The greatest thing about photo mode is that you can ignore it entirely and lose nothing from the core game. Inasmuch as it’s been implemented in the current gen, it’s sod on the outermost strata of the gaming experience onto which it’s tacked. It opens up new possibilities and new ways of experiencing the game without forcing the player to engage. What you get out of photo mode is only as much as you’ll put into it.


Photo credit: stokens

“You don’t take a photograph. You ask, quietly, to borrow it.” That unattributed quote is true of video game photography, as well: in essence, photo mode lets us borrow little bits of the game we’re playing. It’s another way for gamers to apply themselves to the game without necessarily playing it. As games become more and more graphically impressive, and as the hardware on which they run becomes more and more familiar to developers, gamers can utilize photo mode’s breadth and depth to document their time with a game.
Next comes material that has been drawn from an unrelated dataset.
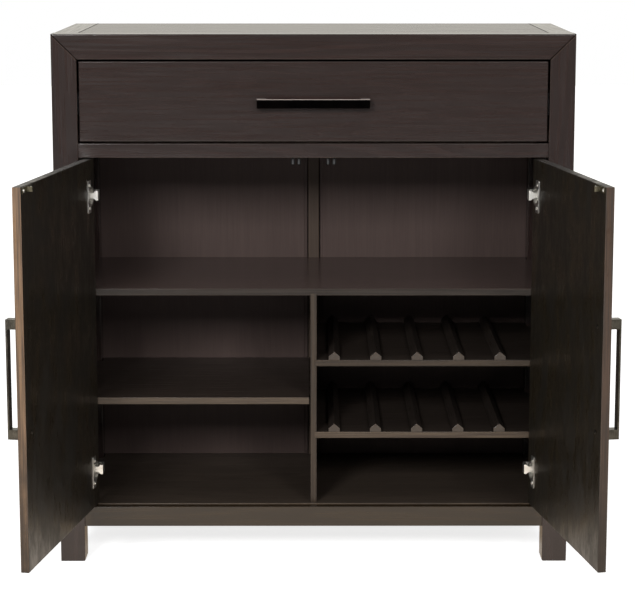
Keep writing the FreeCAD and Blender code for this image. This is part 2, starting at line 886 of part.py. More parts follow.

Photo modes can even appeal to non-gamers. For example, early this year, Time magazine assigned Ashley Gilbertson, one of their war photographers, to play The Last of Us Remastered to see what he could do with the game’s photo mode. It’s a tool that anyone can have fun with, but can also produce great art in talented hands, like Bob Ross's horsehair brush or Banksy's spray paint.

In addition to being a neat feature, photo modes also hold a lot of promise for interesting application in the future of game design. Even if they’re not a fully-integrated feature today, it’s possible that they might factor into gameplay in future games. Remember being surprised at The Legend of Zelda: Phantom Hourglass’s sea chart puzzle? The one where you had to physically close the DS to stamp the sacred crest to the map? Photo mode holds those kinds of possibilities. It gives us tools and the freedom to use them, allowing us to experience the game in a different way, with a different focus, from a different perspective.

Photo mode impacts players because they can play with it and it impacts developers because they can use it to craft more engaging experiences with those players. It’s an example of how intuitive features of a game can change how we approach and understand it. Little ideas like photo mode inspire tomorrow’s interesting game ideas and breed evolution in the medium.

The potential applications of photo mode, when you consider its place in a game, are nearly infinite. Almost any game could feature a photo mode without taking away from the wider value of the product. Arno Dorian might be quite photogenic if you stuck a camera in his face while lining up the perfect hidden blade assassination. The ability to jump out of the first-person perspective of Call of Duty or Halo on command – even if just for a moment – wouldn’t drastically change how you play those games, but it could drastically change how you see them, if only for a single moment. The magic of photo mode is this: Beauty is in the eye of the controller-holder.